Daniel Brügge, Piraten-Partei: "Die Piratenpartei und auch ich stehen ganz klar für ein Abitur nach 13 Jahren. Allerdings sehen wir das nicht so statisch wie manch eine andere Partei. Wir wollen, dass die Schülerinnen und Schüler mehr Entscheidungsbefugnisse für ihre Schullaufbahn bekommen.
Deswegen fordern wir, zusätzlich zum G9 das G8 als Wahlmöglichkeit anzubieten, sofern die Nachfrage besteht. Und das aus dem ganz einfachen Grund, dass Lernende genug Zeit zum Lernen in ihrem individuellen Tempo bekommen."
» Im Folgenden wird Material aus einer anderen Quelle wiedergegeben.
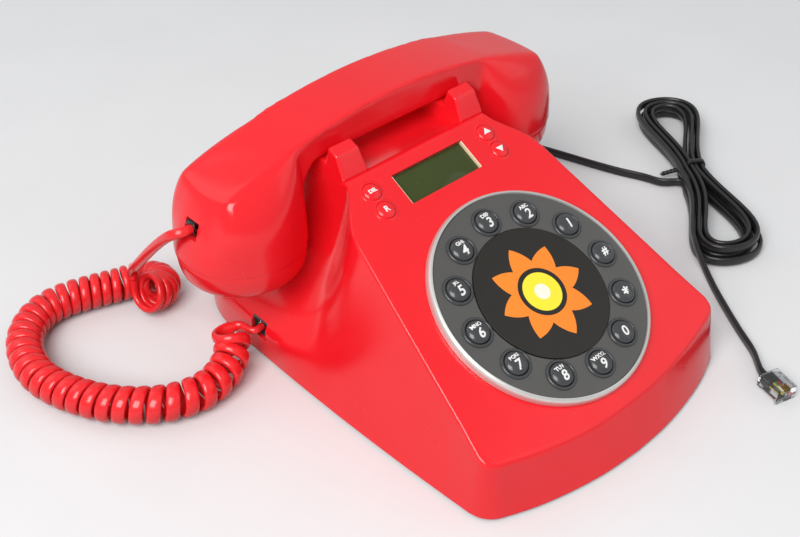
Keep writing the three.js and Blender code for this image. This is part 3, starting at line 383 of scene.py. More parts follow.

Horst Gilles, Bündnis 21/RRP: "Die - überstürzte - Einführung des Turbo-Abiturs war ein Fehler, denn a) wurden die Schüler, welche sich auf das 13. Jahr eingerichtet hatten, einfach überrumpelt, und b) wurden 2 Jahrgänge gleichzeitig ins Berufsleben oder Studium entlassen. Darauf waren weder Betriebe noch Universitäten eingerichtet.
Grundsätzlich halte ich es für richtig, das Abitur nach 12 oder 13 Jahren abzulegen. Denn die Menschen sind verschieden (keine sozialistische Gleichmacherei!) und einige können nach 12, andere nach 13 Jahren sich der Prüfung stellen. Deshalb sollten die Schulen beide Möglichkeiten anbieten, damit die Schüler nach ihrer Begabung oder Belastung, die sie auf sich nehmen wollen, auswählen können."